Are adjustable closet shelves better than fixed shelves?

Adjustable shelves are better for homeowners whose storage needs may change over time. Fixed shelves can look cleaner, but they limit future changes. A strong adjustable system gives you more control as clothing, shoes, and household needs shift.

How deep should master closet shelves be?

Most folded clothing shelves work well at 12 to 16 inches deep. Deeper shelves can hide items in the back and create messy stacks. Shoes, bags, and bulky bedding may need more depth, but daily clothing usually benefits from easier visibility.

Do custom closet shelves increase home value?

Custom closet shelves can support resale value when they improve function and match the home’s quality level. Buyers often notice organized primary closets. The upgrade works best when it looks permanent, feels sturdy, and solves storage problems without making the room feel cramped.

What is the best layout for walk-in closet storage?

The best layout keeps daily items between waist and eye level, places shoes where pairs stay visible, and reserves high shelves for seasonal storage. Walkway space matters too. A crowded walk-in closet can feel less useful than a smaller, better-planned one.
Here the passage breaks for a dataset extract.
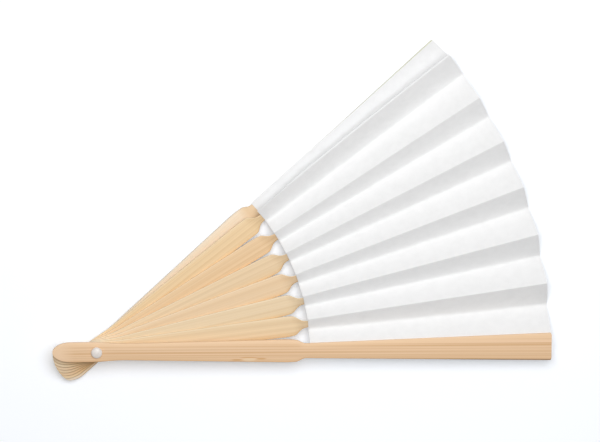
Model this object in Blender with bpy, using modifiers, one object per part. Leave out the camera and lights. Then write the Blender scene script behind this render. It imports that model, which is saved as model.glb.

Should master closets have drawers or open shelves?

A strong closet usually needs both. Drawers hide smaller items like socks, accessories, and undergarments. Open shelves work better for sweaters, jeans, shoes, and bags. Too many drawers can make the closet feel closed off, while too many shelves can look messy.

How much weight can closet shelving hold?

Weight capacity depends on material, shelf span, brackets, anchors, and wall structure. A short shelf anchored into studs can hold much more than a long shelf attached only to drywall. Always check manufacturer ratings and avoid overloading wide unsupported shelves.

Is professional closet installation worth it?

Professional installation is worth it when the closet has odd walls, heavy storage needs, drawers, lighting, or built-in trim. DIY systems can work well in simple spaces. The main risk is poor anchoring, because even expensive parts fail when installed badly.